Speaking at an event co-hosted by the Powerline and Substation Association and the South African Independent Power Producer Association, Scheppers argued that the newly separated entity had to be placed on a sound financial footing by securing the revenue required to run, maintain and expand the network.

He confirmed that capital allocations to the transmission business had been reduced over a number of years, owing to Eskom’s “severe” financial constraints and allowable-revenue allocations arising from regulatory determinations that were below that which had been requested.

To illustrate the nature of the shortfall, Scheppers highlighted the difference between its approved revenue of R44-billion for the financial years from 2018 to 2022, against its application to the National Energy Regulator of South Africa (Nersa) for R56-billion over the five-year period.

That transmission budget was then cut dramatically to only R19-billion after Eskom reprioritised its internal budgets to support its much-delayed and over-budget generation build programme and by the end of the period only R16-billion was actually spent on transmission.

“Clearly that had an impact in that we could not roll-out the infrastructure at the rate that we planned,” Scheppers said.

The backlog in investment is now meant to be closed through a Transmission Development Plan to roll out 14 218 km of new powerlines, 170 transformers (105 865 MVA), alongside 40 capacitors (2 700 MVar) and 52 reactors (14 713 MVar), in a programme that could cost up to R400-billion.

NTCSA, which began trading as an independent entity under Eskom holdings on July 1, will now seek to secure dedicated revenue by making a separate allowable revenue application to Nersa, which is gearing up to begin adjudicating the next multiyear price determination.

It has been reported that Eskom will be seeking allowable revenue of R446-billion for 2025/26, the first year covered by the three-year application. If approved, this would translate into a tariff hike of more than 36% for direct customers from April 1 next year.

“Given that NTCSA has got a licence in its own right, we are expecting that Nersa will make a decision that relates to NTCSA … and we hope that the submission we have made will be able to stand up to scrutiny to justify the requirements that we are putting forward,” he said, without providing specifics.

NTCSA’s finances have been separated from those of Eskom, which is undergoing a restructuring programme to unbundle its generation, distribution and transmission businesses in line with a 2019 policy roadmap.
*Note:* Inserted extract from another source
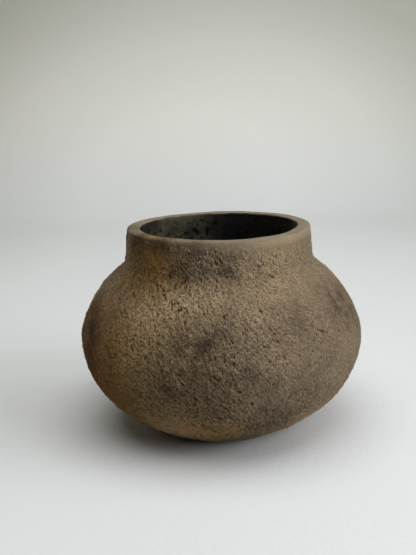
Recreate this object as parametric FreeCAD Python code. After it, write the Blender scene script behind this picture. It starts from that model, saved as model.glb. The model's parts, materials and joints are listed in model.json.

The entity has its own board and some 3 400 Eskom staff members have been transferred to the NTCSA.

Besides securing dedicated revenue, Scheppers said the entity’s current strategy included the following key components:

  • Protecting the existing grid assets through ongoing maintenance and renewal;
  • Leveraging the existing assets to integrate additional renewables generation through mechanisms such as curtailment, the codification of which would be the subject of an upcoming Nersa hearing;
  • Accelerating the development of new transmission corridors;
  • Implementing measures to ensure grid stability as variable renewables penetration increased; and
  • Expediting two priority grid capacity programmes.

The two priority programmes include 25 transformer projects at existing substations to  unlock 13 000 MW of new generation over the coming five years, and 22 “expedited projects” to unlock 24 000 MW of generation connection capacity by 2033.

Scheepers reported that the concept release for 46 of the 47 projects had already been approved and that 15 projects were currently being executed to deliver 7 500 MVA of transformer capacity and 749 km of lines.

“There is ongoing effort and focus to ensure timely and cost-effective delivery of these programmes,” Scheppers said.